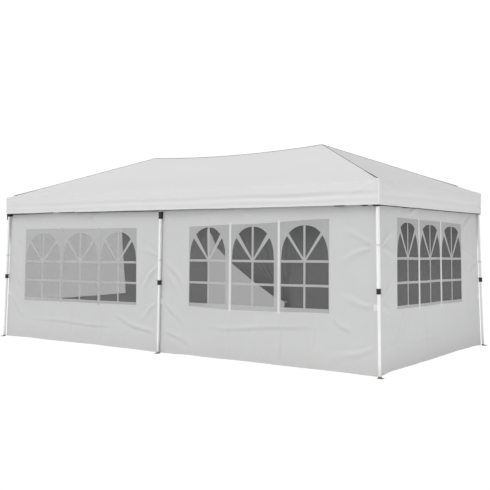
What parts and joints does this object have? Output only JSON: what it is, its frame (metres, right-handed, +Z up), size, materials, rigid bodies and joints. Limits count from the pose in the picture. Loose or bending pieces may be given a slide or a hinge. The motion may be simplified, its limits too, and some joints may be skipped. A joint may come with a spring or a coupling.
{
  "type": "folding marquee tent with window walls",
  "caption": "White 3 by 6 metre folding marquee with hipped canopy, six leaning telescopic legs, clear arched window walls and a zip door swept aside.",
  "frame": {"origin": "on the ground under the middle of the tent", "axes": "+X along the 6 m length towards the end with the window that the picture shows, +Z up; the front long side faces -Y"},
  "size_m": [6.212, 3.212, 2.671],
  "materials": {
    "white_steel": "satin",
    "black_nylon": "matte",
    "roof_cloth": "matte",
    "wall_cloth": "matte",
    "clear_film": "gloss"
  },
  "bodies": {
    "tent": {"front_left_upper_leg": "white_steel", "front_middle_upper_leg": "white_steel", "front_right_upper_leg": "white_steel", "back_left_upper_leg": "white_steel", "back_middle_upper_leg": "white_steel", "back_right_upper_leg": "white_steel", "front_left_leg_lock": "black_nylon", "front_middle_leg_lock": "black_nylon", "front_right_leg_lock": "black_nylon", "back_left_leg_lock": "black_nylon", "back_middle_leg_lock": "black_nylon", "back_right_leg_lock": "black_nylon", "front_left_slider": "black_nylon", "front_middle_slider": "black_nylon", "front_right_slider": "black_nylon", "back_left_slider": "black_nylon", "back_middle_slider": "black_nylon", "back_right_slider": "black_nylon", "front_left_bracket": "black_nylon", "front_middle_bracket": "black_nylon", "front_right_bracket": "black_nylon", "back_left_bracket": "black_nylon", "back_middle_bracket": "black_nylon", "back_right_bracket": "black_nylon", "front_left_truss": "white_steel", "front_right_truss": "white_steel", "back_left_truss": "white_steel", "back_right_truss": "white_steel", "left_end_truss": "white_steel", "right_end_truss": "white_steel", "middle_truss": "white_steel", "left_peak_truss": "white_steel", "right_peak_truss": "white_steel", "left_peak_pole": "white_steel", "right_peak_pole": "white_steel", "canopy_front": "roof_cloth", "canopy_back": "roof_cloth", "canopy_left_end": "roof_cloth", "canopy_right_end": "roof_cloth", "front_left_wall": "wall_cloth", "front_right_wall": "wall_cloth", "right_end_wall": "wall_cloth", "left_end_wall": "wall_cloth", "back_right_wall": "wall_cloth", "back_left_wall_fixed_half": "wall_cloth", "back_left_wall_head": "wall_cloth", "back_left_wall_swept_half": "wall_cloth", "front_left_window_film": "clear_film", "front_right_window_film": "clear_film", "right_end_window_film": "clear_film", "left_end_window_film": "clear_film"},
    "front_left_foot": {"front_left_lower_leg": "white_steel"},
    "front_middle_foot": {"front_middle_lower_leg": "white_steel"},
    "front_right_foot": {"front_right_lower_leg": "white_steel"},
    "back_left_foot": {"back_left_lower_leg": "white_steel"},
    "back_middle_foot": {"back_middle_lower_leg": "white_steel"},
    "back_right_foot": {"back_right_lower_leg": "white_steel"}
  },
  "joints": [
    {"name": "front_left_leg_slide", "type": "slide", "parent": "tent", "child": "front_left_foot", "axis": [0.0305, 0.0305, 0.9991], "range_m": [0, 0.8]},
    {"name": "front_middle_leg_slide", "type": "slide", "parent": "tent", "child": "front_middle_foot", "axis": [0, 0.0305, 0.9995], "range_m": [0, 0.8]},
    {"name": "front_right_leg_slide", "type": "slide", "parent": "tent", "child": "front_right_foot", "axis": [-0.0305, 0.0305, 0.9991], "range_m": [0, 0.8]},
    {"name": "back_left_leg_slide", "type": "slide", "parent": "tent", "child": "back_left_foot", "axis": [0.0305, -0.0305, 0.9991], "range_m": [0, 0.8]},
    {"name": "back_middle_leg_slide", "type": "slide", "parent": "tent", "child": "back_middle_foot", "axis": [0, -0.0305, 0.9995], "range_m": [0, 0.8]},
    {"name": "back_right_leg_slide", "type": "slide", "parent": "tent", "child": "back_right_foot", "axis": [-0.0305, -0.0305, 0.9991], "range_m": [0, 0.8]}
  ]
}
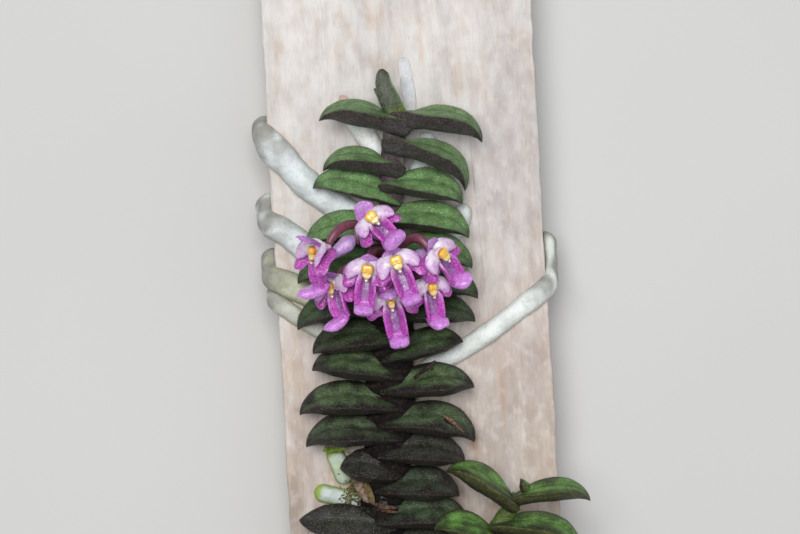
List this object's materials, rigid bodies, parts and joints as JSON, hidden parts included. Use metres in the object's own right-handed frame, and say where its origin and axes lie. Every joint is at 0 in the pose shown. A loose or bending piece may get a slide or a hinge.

## WORK TO BE COMPLETED
Show all lines in the entries above where the word "picture" appears.

## WRITTEN RESPONSE
What parts and joints does this object have? Output only JSON: what it is, its frame (metres, right-handed, +Z up), size, materials, rigid bodies and joints. Limits count from the pose in the picture. Loose or bending pieces may be given a slide or a hinge. The motion may be simplified, its limits too, and some joints may be skipped. A joint may come with a spring or a coupling.
  "frame": {"origin": "on the ground under the middle of the tent", "axes": "+X along the 6 m length towards the end with the window that the picture shows, +Z up; the front long side faces -Y"},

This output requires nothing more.